1/2 cup finely chopped pistachios to decorate ends

Extra icing sugar 

cannoli sicilian
ricotta filled cannoli
homemade cannoli
cannoli from scratch
sicilian cannoli recipe


  1. First step is to go online and order the stainless steel cannoli moulds and maybe also a cooking thermometer to get the right temperature for your frying oil.
  2. Drain the ricotta of liquid so the filling doesn’t make our cannoli shells soggy. I did this overnight by placing the ricotta in a cotton pillow case on top of a sieve. You could also just give it a really good squeeze if you haven’t got time to wait.
  3. Sift flour, cinnamon, salt and cacao into a bowl.
  4. Mix in the sugar.
  5. Work chopped butter into the flour mixture with your fingertips. If you have access to lard, this is the traditional ingredient of cannoli but it’s not always easy to find and mine were delicious and still had that bubble exterior with just butter.
  6. In a cup put the whole egg (beaten), the white wine vinegar and the Marsala. The vinegar and Marsala are what give the cannoli those little signature bubbles on the outside.
  7. I like to add the liquid ingredients slowly just to monitor how moist the dough is becoming.
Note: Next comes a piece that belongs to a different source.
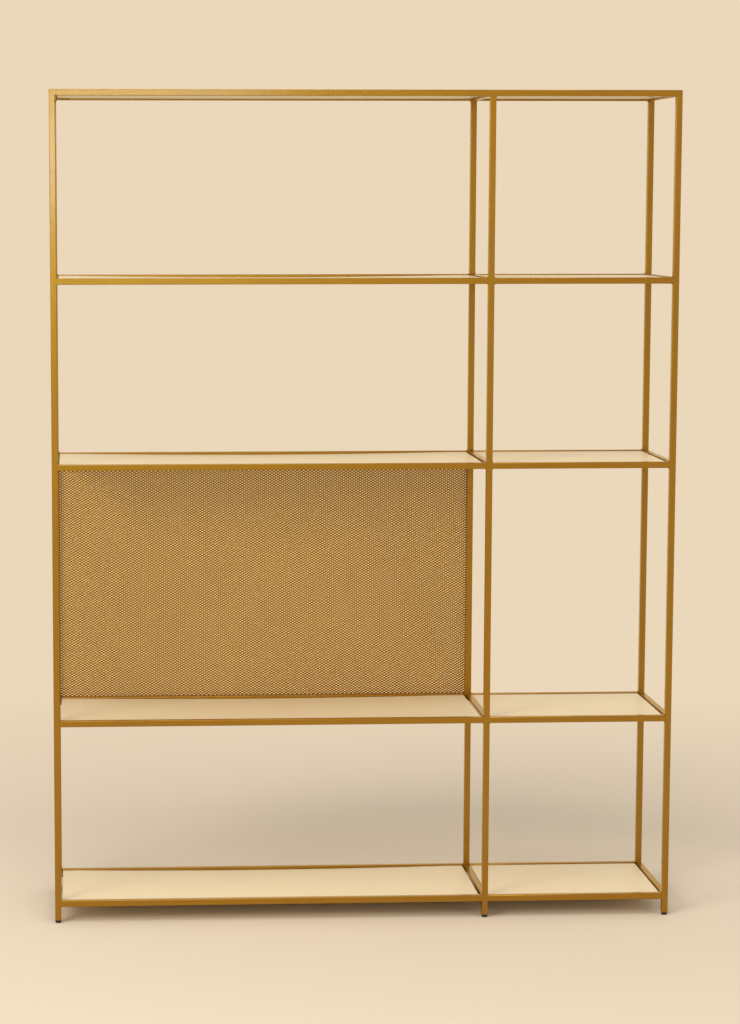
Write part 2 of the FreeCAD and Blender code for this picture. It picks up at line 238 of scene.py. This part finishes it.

You might find that your flour is more absorbent or that you can hold back a little of the liquid because you’ve already got a pretty moist ball of dough after adding just 3/4 of the liquid. If, however, you’re worried that your mixture is too dry – WAIT AND FEAR NOT. If you look at the scene where I was bringing the dough together with my hand, you will see it looked very dry to begin with and then gradually came together to form a moist ball. It just takes a little time. 
  8. Knead the dough rigorously for 10 minutes then cover and leave to rest for one hour. 
  9. While waiting, I like to make the filling so the flavours have time to really infuse into the ricotta. Take the strained ricotta and add icing sugar, orange zest, vanilla and cinnamon. Mix well.
  10. I find it easier to combine all those ingredients above first with a good firm mix and then gently fold in the chocolate chips afterwards. Feel free to adjust the quantities of these ingredients to your taste. You can’t go wrong here because so long as your ricotta is strained, the rest is down to your personal preference.
  11. Okay now we’re ready to roll. If you have a pasta machine you could take your dough and make thin smooth strips with this. However, a rolling pin or wine bottle will also be fine if you’re not afraid of a bit of a workout! 😉 I find it easiest to give the dough a good roll and then cut it in half. We want to avoid it drying out and it’s easier to work with a smaller quantity so put the second half aside, airtight under a tea towel or bowl. Roll out long strips as wide as your cannoli moulds and then cut little squares. Turn the square on the diagonal when wrapping around your cannolo mould and then before pressing down the top corner, dab a little beaten egg white. Some of the ones I did didn’t have egg white and they still worked so this is optional. Now, this is very important: seal your corners well by pressing down hard on the corner because otherwise your cannoli will get into the oil and simply unfurl from the mould in seconds and you’ll have fried squares instead of tubes. If this happens, honestly, you could still spoon ricotta on top and pretend to your friends and family it was a choice. ? But if you want tubes, really press down hard to seal the two layers of dough so your tube is secure.
  12. Find a deep pot and heat your oil to 180 degrees Celsius (356 Fahrenheit). While you’re waiting for the oil to heat, leave your cannoli out to rest as the open air helps dry them a little into their shape.
  13. When oil is the right temperature, carefully drop three cannoli at a time and try to turn them a little with tongs after 30 seconds to brown all sides evenly. These cook quite fast so you might find them ready after just 1 minute. With all the bubbles it’s difficult to see if they’re golden or burnt! But try to leave them to really crisp up – we want that magical crunch when you bite into a cannolo. Leave cooked cannoli on absorbent paper to cool a little before carefully sliding the moulds out.
  14. Only when you or your loved ones are ready to eat should you fill the cannoli. They are best eaten when freshly piped before the shell absorbs all the moisture of the ricotta. Get a piping bag or a plastic bag with a little hole snipped in the corner, and gently fill your cannoli with the ricotta filling. Sprinkle pistachios (or chocolate chips) on the ends and top with sifted icing sugar. Enjoy with a strong dark espresso and some Sicilian folk music!!!